Mark even feels there are tangible improvements on the field already. “It sound mad after today, but we’ve actually tried to play, and for me that’s a positive. Let’s try to get the ball down and play.”
But for all the gradual improvement in touch, in passing and – in time, they hope – shooting, there is another wider, perhaps less expected, benefit, as the weight of carrying the club forward after their summer to forget is shared a little more widely.
The trio of footballing females continue to look after the management of the club, leaving Mark, as first-team coach, to concentrate on the football side, with his focus on tactics, skills and training.
Mark’s arrival is just what they needed.
Smartie: “The change that I saw in me and Bash and everybody else... we’ve all been able to chill out a bit.
“I’ve run the team, Leigh’s had a shot at it, Bash has done a million and one things as well, and it’s just got to the point where there were other things going on.
“It’s just taken a massive pressure off all of us.”
Bash again: “We’re just a club that wants to play football.
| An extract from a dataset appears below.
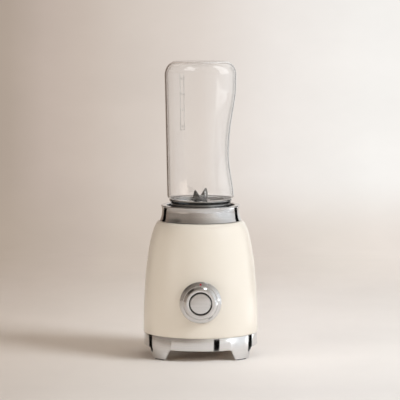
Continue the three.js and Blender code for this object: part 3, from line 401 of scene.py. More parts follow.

We don’t want to be a side that throws its toys out the pram if we lose. That’s not what we’re about.
“Yes, we want to win, but it’s not always going to happen. And Mark’s sort of bought into that.
“Obviously, he’s made a big step down from Lewes Development, and he’s worked with that. I think it’s been a bit of a test for him, as well, because it’s a very different level.”
Following football at the sharp end, we tend to become consumed by the ever-evident need to win. Even managers in the Women’s Premier League are at risk if the club’s ambitions are not matched by results.
It’s all too easy to overlook the real reason that so many women and girls play the game. Call it social if you like. But it’s really about having fun – and the best way of achieving that is to look to better yourself.
Do your best and strive to improve. That’s what most coaches want to see.
Already, that seems to be happening at Hanbury.
It seems the long-term effect of those two early matches that got me hooked on Wivi and complimenting Mark is proving mutually beneficial.